The other article, the one this blogpost has referenced in its title, is called “Rhode Island Blames STD Spike on Hookup Apps Like Tinder”, Erin Shumaker, Huffington Post, 5/26/2015.

Basically, the Rhode Island Dept of Health states that the rise in STDs is facilitated by the ease in which people can find partners for casual sex through apps like Tinder.  According to the article

 “Syphilis cases in Rhode Island increased by 79 percent between 2013 and 2014 while gonorrhea cases increased by 30 percent. Newly identified HIV cases increased by almost 33 percent,,,”

“Young people between the ages of 15 and 24 were more likely than any other group to be infected with chlamydia and gonorrhea. Men who have sex with other men made up 75 percent of primary and secondary syphilis cases, the two most infectious stages.” (Ibid)

Sigh.  Yes, and when the birth control pill first came out, there was also a rise (supposedly) in STDs.  There’s always someone around to simplify things, right?

The fact is, though, people have always found it rather easy to find sex partners, particularly in the age group mentioned.  For our generation, it was parties, bars, rock concerts, and (sometimes) political demonstrations.

Later on, it was chatrooms and bulletin boards that facilitated “hookups”.  Now it is Facebook, chat to a lesser extent, Craigslist, and apps like Tinder.

The point is, people will adapt to whatever they can use to get whatever they want, and that includes sex.

The article also cites a study conducted in 2013 titled “Internet’s Dirty Secret: Assessing the Impact of Online Intermediaries on HIV Transmission”, and it was written by two business administration majors.  Not psychology majors.

The link doesn’t state anything about methods, because it is only an abstract.  The authors state they only used “a national experiment set up”.   They claim to have “investigated” Craigslist online ads for a 10 year period, and that they controlled for “extraneous factors” (but don’t say which ones).

And, as the title suggests, their conclusion smacks of morality:

“Individuals are inclined to discount the future value of staying STD/HIV free and put high value on the instant gratification that casual sex offers.” (Huffington Post article referenced previously)

Again, jumping to conclusions that no respectable research psychologist would ever do.  Pretty lame, I think.  The “experiment” also does not address anything but Craigslist, so again we have massive conclusion-jumping on the part of the person who wrote this article in the Huffington Post.

The earth-shattering suggestion on how to deal with this growing menace?

Encourage young people to speak with their doctors.
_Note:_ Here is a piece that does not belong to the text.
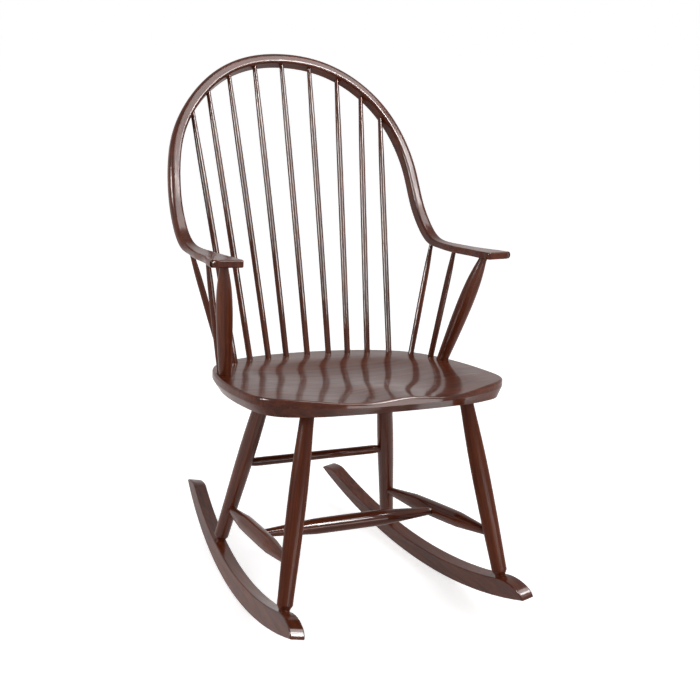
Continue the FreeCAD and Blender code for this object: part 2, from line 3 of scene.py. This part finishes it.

Because, you know, that will solve everything.  I guess it’s a bonus that the article didn’t suggest something like banning the Tinder app, or censoring websites, etc.   But it certainly attempts to rile people up about it and maybe the public will take up a hue and cry.

I won’t ask questions such as, “Where did peoples’ critical thinking skills go?” because I don’t recall the public, as a whole, ever having critical thinking skills.  It wasn’t taught in schools when I was young, and I don’t think it’s taught in school now – except in the sciences, and mostly in college.

In a world where information is instant now, but peoples’ attention spans seem much shorter than ever before, I can see why some use hysteria to get their stories out there, or to stir up public opinion.  But, as a former researcher it drives me nuts to see this kind of thing, because it is spreading false information and not contributing at all to reasonable public discourse.

To take it further, if legislators are stirred up in this manner, it hurts the population.  Because they then pass laws based on hysteria and bad (or no) science.

It’s kind of terrifying, in a way.

Today’s weirdness comes from UPI – “Man Gets Naked to Protest Overbooked Flight in Charlotte”, Ben Hooper, 5/21/2015.

He got angry that his flight was overbooked, so he stripped and stood around the concourse for about 40 minutes, until he was arrested.   I am guessing he really needed that vacation to de-stress!

No recommendations for books, tv, or movies, but here is a link – also from UPI – to the new Delta Airlines safety video (you know, the one they show at the beginning of your flight):

It uses many internet characters and memes to get the points across, and I think most people will watch it.  I think it’s very clever, and attention-grabbing.  Also cute in places, too.  Good job, Delta!

Be good.  Be kind.   Don’t strip in airports, you’ll embarrass your kids!